Journal PromptJOURNALING: How do you feel about making small changes to relieve some of this TFM situation tension? Has some of your reticence been about your own feelings about the relationship rather than the actual feelings of your parent? If so, explore what these feelings symbolise and why you, for instance, feel anxious about setting boundaries. What do will you have to accept about you or the relationship? Relationships with TFM parents are characterised by you each not seeing each other as individuals (or one of you not seeing it that way) and it instead being about a view of a relationship where one person does this for the other. E.g. Mom/dad is ______ so you have become the person who ________ {your role} and they know that you’re the one who will ______ and _____ for them.
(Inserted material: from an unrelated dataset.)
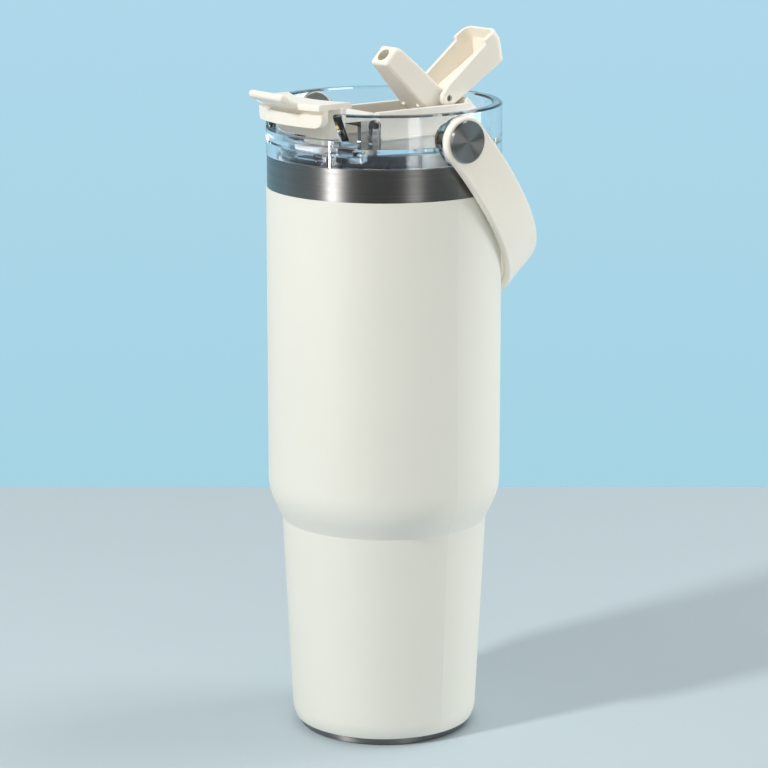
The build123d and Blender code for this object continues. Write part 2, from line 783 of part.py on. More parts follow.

How has your parent consciously or unconsciously availed of this habit? Also acknowledge any good aspects of your relationship – these are what you can enjoy more of once you are more boundaried.

taskTASK: Decide on 3-5 regular go-to reasons that you can use when you’re in one of those situations where your parent is expecting something of you. Also have a go at rehearsing your own version of Broken Record – try in the mirror or yes, even with socks as puppets – very funny and adds humour to your role play.